Webb admits that breaking into new markets with his product lines is a challenge, but it is one this goal oriented entrepreneur believes he and his family are ready for. His is realistic enough to know that he cannot compete at this time with the large companies that dominate the jerky and sausage market, but he believes with a clear focus and slow growth his small company can move beyond his loyal customer base in Paynesville.

Continuing the Family Tradition
Today, Webb is not looking to the future alone. Along with his wife Joyce that has helped him along the way, his children are now involved in the operation.

“Over the years all the kids have worked in the business,” said Webb. “Now my oldest daughter Leigh and my son Trey work with me daily, and one daughter Brittany has gone on to be an RN and my youngest Kaitlyn is still in college.”

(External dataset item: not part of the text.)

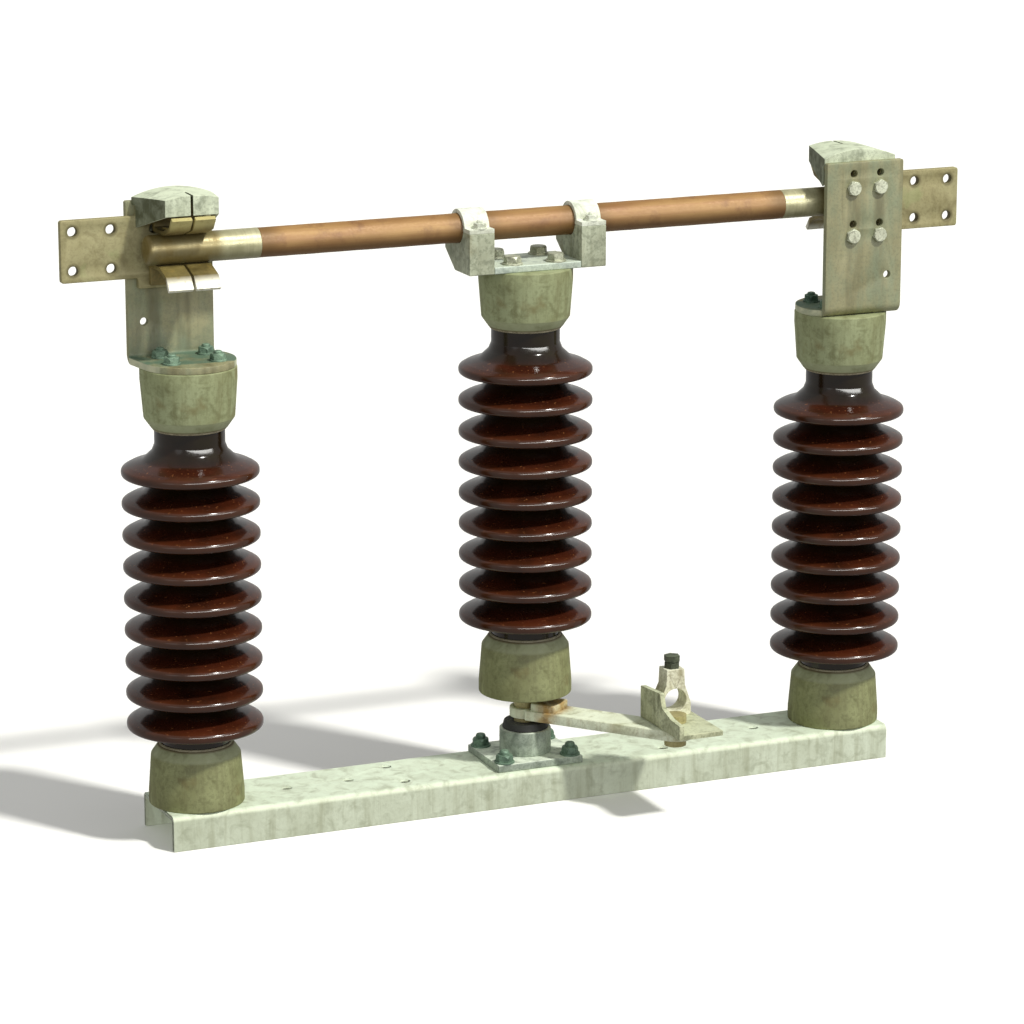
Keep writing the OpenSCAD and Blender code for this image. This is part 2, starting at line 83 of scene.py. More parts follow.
class Mat:
    """A node material with short calls for the few node kinds used here."""

    def __init__(self, name):
        self.m = bpy.data.materials.new(name)
        self.m.use_nodes = True
        self.t = self.m.node_tree
        self.t.nodes.clear()
        self.out = self.t.nodes.new("ShaderNodeOutputMaterial")
        self.s = self.t.nodes.new("ShaderNodeBsdfPrincipled")
        self.t.links.new(self.s.outputs[0], self.out.inputs[0])
        self.tc = self.t.nodes.new("ShaderNodeTexCoord")
        self.geo = self.t.nodes.new("ShaderNodeNewGeometry")
        self.obj = self.tc.outputs["Object"]

    def link(self, a, b):
        self.t.links.new(a, b)

    def scaled(self, sx, sy, sz, src=None, loc=(0, 0, 0)):
        n = self.t.nodes.new("ShaderNodeMapping")
        n.inputs["Scale"].default_value = (sx, sy, sz)
        n.inputs["Location"].default_value = loc
        self.link(src or self.obj, n.inputs["Vector"])
        return n.outputs[0]

    def noise(self, scale, detail=4, rough=0.55, vec=None, distort=0.0):
        n = self.t.nodes.new("ShaderNodeTexNoise")
        n.inputs["Scale"].default_value = scale
        n.inputs["Detail"].default_value = detail
        n.inputs["Roughness"].default_value = rough
        n.inputs["Distortion"].default_value = distort
        self.link(vec or self.obj, n.inputs["Vector"])
        return n.outputs["Fac"]

    def ramp(self, fac, *stops):
        """stops are (position, value or colour); gives the colour output."""
        n = self.t.nodes.new("ShaderNodeValToRGB")
        e = n.color_ramp.elements
        while len(e) < len(stops):
            e.new(0.5)
        for k, (pos, c) in zip(e, stops):
            k.position = pos
            k.color = c if isinstance(c, tuple) else (c, c, c, 1)
        self.link(fac, n.inputs[0])
        return n.outputs[0]

    def mix(self, fac, a, b):
        n = self.t.nodes.new("ShaderNodeMix")
        n.data_type = "RGBA"
        for sock, v in ((n.inputs[0], fac), (n.inputs[6], a), (n.inputs[7], b)):
            if isinstance(v, bpy.types.NodeSocket):
                self.link(v, sock)
            else:
                sock.default_value = v
        return n.outputs[2]

    def math(self, op, a, b=0.0, clamp=False):
        n = self.t.nodes.new("ShaderNodeMath")
        n.operation = op
        n.use_clamp = clamp
        for sock, v in ((n.inputs[0], a), (n.inputs[1], b)):
            if isinstance(v, bpy.types.NodeSocket):
                self.link(v, sock)
            else:
                sock.default_value = v
        return n.outputs[0]

    def step(self, v, low, high):
        """0 below low, 1 above high, smooth between."""
        n = self.t.nodes.new("ShaderNodeMapRange")
        n.interpolation_type = "SMOOTHSTEP"
        n.inputs["From Min"].default_value = low
        n.inputs["From Max"].default_value = high
        self.link(v, n.inputs["Value"])
        return n.outputs[0]

    def xyz(self, vec=None):
        n = self.t.nodes.new("ShaderNodeSeparateXYZ")
        self.link(vec or self.obj, n.inputs[0])
        return n.outputs[0], n.outputs[1], n.outputs[2]

    def up(self):
        """How far the surface faces upwards, -1 to 1."""
        return self.xyz(self.geo.outputs["Normal"])[2]

    def radius(self, a, b):
        return self.math("SQRT", self.math("ADD", self.math("MULTIPLY", a, a),
                                           self.math("MULTIPLY", b, b)))

    def bump(self, height, strength, distance):
        n = self.t.nodes.new("ShaderNodeBump")
        n.inputs["Strength"].default_value = strength
        n.inputs["Distance"].default_value = distance
        self.link(height, n.inputs["Height"])
        return n.outputs[0]

    def done(self, colour, rough, normal=None, metallic=0.0, specular=0.5):
        s = self.s
        self.link(colour, s.inputs["Base Color"])
        self.link(rough, s.inputs["Roughness"])
        if normal is not None:
            self.link(normal, s.inputs["Normal"])
        s.inputs["Metallic"].default_value = metallic
        s.inputs["Specular IOR Level"].default_value = specular
        return self.m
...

Webb admits having his children join the business has made a difference in the day to day operations. They have brought with them a work ethic that has carried over to other employees and has helped to create a team that Webb is confident in, as the operation expands.

“We are building a family business, a community business,” said Webb. “I’ve told my kids when I turn 60 I want to go work for them, not retire just focus more on the research and development side, and maybe get on the road some with my wife and work shows for them.”

Webb laughs and says that for him the business has never been about making money, at least not how most people view making money. His goal has always been to make enough to cover expenses and provide for his family, but he never wanted to get rich quick as he has grown. Instead, the focus has always been about hard work and creating a service and product he is proud to put his family name on.

“You have a lot of companies putting out product that would absolutely laugh at my operation, but I don’t let that bother me because I feel like our product is a premium product,” said Webb. “It is more of an old fashioned, handmade product. I consider myself to be a small batch sausage producer, like the small batch distilleries in the state, I love the fact I create a premium product for my customers.”